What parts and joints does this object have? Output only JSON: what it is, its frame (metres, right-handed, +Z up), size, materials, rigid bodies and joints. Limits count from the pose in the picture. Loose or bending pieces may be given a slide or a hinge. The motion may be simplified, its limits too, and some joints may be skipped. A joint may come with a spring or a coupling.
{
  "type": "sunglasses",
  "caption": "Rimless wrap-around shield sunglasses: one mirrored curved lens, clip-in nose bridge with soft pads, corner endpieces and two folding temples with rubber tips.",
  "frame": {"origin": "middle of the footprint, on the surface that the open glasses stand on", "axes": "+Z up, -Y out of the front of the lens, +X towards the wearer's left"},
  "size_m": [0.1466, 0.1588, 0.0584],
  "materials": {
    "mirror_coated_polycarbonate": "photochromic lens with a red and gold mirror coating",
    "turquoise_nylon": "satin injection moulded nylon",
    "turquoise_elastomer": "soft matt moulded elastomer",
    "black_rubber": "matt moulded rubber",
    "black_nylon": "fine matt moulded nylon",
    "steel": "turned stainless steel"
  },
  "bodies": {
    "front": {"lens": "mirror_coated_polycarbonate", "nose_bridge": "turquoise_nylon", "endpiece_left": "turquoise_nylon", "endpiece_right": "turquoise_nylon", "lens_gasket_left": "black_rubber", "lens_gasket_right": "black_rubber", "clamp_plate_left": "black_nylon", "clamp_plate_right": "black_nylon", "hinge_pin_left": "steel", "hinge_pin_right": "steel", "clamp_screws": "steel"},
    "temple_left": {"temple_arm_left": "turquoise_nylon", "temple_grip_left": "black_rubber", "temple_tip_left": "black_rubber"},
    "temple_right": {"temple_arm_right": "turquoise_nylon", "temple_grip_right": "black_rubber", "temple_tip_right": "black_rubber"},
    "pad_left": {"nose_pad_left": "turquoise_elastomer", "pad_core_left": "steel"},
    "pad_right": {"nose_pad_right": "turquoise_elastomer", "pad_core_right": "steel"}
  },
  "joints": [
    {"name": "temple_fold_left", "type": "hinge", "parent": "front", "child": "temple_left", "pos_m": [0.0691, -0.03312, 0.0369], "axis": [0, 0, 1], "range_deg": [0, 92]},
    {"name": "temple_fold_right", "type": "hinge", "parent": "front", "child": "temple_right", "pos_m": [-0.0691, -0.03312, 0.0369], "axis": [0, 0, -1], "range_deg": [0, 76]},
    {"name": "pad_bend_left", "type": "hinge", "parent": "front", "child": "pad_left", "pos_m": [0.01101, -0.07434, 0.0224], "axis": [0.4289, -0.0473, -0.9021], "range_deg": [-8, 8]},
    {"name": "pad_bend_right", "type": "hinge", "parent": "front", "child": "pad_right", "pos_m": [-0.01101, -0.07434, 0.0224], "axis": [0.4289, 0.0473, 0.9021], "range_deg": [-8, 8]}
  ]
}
.....
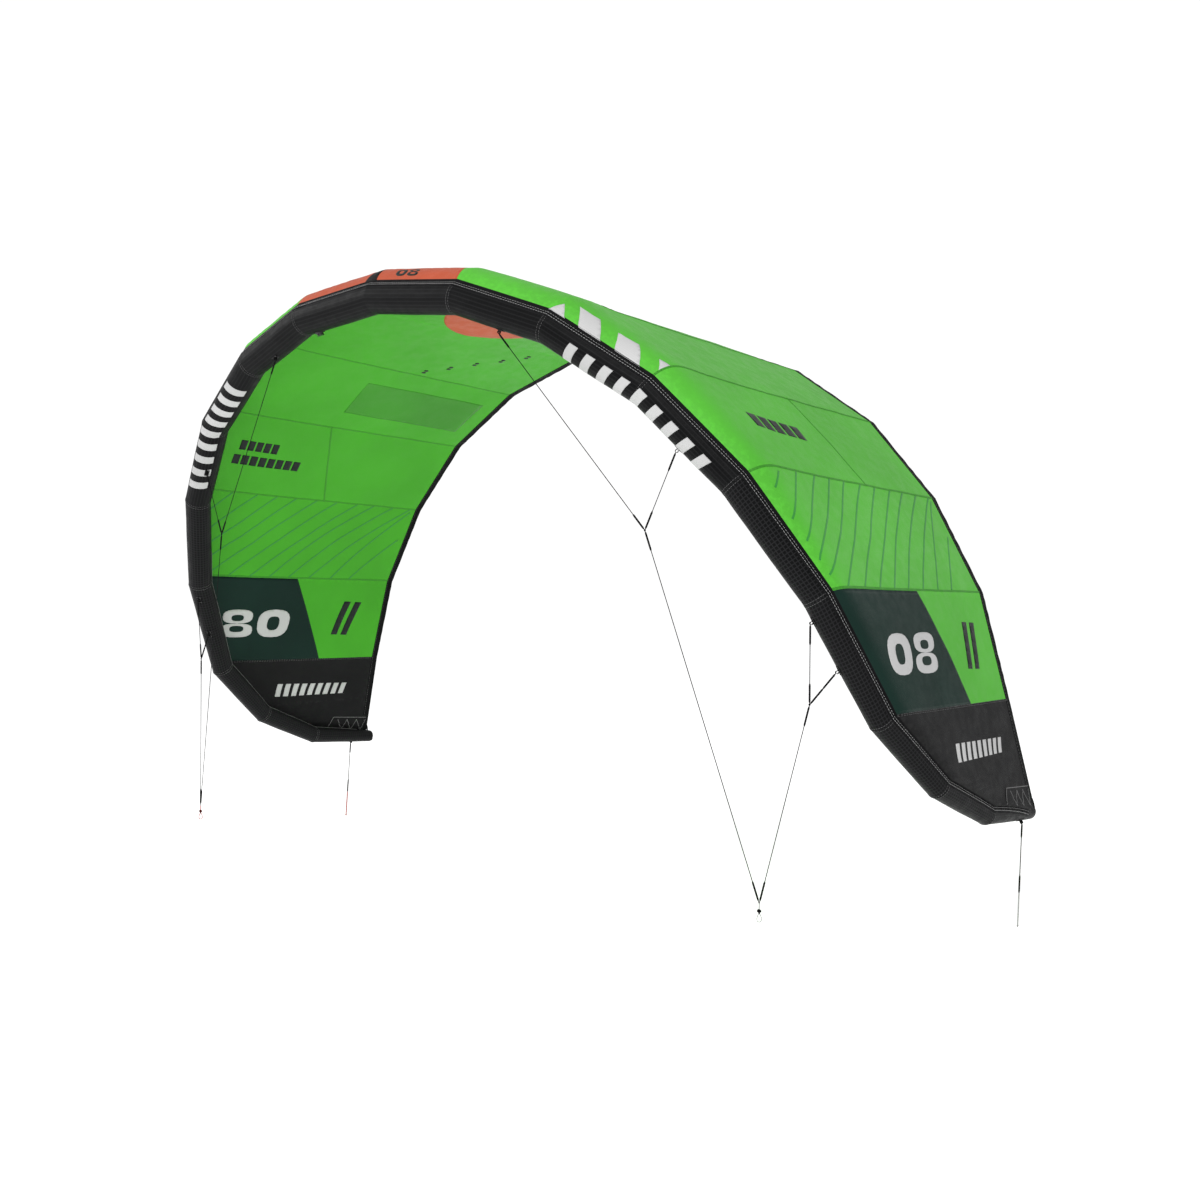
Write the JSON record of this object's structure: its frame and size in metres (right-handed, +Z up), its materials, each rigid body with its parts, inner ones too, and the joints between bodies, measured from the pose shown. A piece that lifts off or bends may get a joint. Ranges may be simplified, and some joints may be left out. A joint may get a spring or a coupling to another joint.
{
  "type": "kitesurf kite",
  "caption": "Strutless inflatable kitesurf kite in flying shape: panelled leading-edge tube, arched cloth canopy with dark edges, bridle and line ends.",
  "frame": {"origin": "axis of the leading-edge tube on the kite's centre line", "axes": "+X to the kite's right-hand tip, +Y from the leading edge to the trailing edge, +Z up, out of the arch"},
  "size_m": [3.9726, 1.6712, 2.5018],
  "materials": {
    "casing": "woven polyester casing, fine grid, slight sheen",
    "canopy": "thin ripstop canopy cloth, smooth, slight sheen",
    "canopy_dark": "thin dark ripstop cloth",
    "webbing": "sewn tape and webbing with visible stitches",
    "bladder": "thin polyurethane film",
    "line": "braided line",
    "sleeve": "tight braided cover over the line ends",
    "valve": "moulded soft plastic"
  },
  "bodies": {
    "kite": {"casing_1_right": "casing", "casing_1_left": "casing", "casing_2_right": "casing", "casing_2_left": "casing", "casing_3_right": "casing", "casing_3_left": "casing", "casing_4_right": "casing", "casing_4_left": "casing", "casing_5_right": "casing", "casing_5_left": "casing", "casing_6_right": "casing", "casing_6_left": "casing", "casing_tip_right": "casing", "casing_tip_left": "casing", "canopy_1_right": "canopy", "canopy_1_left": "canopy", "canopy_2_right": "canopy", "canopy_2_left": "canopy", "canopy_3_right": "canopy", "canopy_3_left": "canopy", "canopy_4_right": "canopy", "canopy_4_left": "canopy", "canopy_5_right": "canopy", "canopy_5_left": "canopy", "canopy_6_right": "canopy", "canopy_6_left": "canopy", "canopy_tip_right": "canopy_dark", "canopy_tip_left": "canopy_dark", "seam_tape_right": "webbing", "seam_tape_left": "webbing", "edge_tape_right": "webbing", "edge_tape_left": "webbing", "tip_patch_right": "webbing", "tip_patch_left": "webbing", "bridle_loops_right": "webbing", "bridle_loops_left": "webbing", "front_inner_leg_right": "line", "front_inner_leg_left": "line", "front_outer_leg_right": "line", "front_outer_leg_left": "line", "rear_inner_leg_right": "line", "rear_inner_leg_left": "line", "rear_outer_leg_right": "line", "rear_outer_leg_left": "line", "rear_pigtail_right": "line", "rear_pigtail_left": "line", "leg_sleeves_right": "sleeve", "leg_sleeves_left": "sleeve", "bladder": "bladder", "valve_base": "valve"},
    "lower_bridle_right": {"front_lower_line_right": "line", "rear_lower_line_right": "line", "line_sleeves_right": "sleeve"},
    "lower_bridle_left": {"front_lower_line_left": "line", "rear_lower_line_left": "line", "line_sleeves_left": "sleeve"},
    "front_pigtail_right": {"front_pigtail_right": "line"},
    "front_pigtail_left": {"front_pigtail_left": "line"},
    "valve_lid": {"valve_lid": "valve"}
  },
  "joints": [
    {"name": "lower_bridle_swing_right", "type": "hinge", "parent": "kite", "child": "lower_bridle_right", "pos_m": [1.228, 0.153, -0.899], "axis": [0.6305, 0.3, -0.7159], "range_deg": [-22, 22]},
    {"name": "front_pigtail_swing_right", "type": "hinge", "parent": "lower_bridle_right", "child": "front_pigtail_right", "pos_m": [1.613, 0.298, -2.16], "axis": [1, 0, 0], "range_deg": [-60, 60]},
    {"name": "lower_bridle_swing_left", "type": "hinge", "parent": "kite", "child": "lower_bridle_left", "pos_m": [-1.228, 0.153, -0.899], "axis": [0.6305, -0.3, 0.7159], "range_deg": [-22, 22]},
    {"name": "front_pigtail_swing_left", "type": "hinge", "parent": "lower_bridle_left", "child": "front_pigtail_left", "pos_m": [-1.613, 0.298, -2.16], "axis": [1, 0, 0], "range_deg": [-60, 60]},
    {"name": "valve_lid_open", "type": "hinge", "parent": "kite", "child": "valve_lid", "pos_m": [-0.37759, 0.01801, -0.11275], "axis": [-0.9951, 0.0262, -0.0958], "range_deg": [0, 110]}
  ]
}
.....
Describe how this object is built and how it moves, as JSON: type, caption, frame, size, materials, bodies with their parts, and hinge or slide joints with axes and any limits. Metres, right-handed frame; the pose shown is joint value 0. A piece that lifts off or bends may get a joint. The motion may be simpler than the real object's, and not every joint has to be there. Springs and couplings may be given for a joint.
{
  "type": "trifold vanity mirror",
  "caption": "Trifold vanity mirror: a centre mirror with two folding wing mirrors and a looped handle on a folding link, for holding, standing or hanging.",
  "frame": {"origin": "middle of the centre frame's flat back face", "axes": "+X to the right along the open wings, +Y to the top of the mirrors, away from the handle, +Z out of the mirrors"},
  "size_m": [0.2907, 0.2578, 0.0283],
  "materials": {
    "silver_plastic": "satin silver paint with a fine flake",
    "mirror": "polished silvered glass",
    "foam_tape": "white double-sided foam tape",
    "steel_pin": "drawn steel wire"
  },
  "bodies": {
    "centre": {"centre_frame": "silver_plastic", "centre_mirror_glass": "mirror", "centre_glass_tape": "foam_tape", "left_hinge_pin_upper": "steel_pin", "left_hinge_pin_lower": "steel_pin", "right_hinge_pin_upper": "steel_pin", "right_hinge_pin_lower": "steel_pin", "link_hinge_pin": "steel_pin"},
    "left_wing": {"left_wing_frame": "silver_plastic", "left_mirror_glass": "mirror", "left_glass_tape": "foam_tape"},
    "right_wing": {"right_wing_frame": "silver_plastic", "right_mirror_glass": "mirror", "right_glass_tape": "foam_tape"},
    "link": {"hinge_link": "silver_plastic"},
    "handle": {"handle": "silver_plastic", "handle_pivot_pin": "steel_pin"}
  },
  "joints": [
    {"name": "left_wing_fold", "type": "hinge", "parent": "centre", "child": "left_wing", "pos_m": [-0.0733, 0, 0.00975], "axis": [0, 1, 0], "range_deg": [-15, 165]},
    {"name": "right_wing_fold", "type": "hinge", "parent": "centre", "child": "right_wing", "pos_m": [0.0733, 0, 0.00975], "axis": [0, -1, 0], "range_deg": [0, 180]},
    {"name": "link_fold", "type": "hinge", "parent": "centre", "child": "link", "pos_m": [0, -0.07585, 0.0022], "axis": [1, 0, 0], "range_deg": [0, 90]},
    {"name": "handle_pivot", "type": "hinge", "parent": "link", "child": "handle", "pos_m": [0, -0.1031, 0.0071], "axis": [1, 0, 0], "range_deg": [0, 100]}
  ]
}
.....
PROBLEM DETAILS =>
Copy out every line with the word "shown".

ANSWER TO THIS TASK =>
Write the JSON record of this object's structure: its frame and size in metres (right-handed, +Z up), its materials, each rigid body with its parts, inner ones too, and the joints between bodies, measured from the pose shown. A piece that lifts off or bends may get a joint. Ranges may be simplified, and some joints may be left out. A joint may get a spring or a coupling to another joint.
Describe how this object is built and how it moves, as JSON: type, caption, frame, size, materials, bodies with their parts, and hinge or slide joints with axes and any limits. Metres, right-handed frame; the pose shown is joint value 0. A piece that lifts off or bends may get a joint. The motion may be simpler than the real object's, and not every joint has to be there. Springs and couplings may be given for a joint.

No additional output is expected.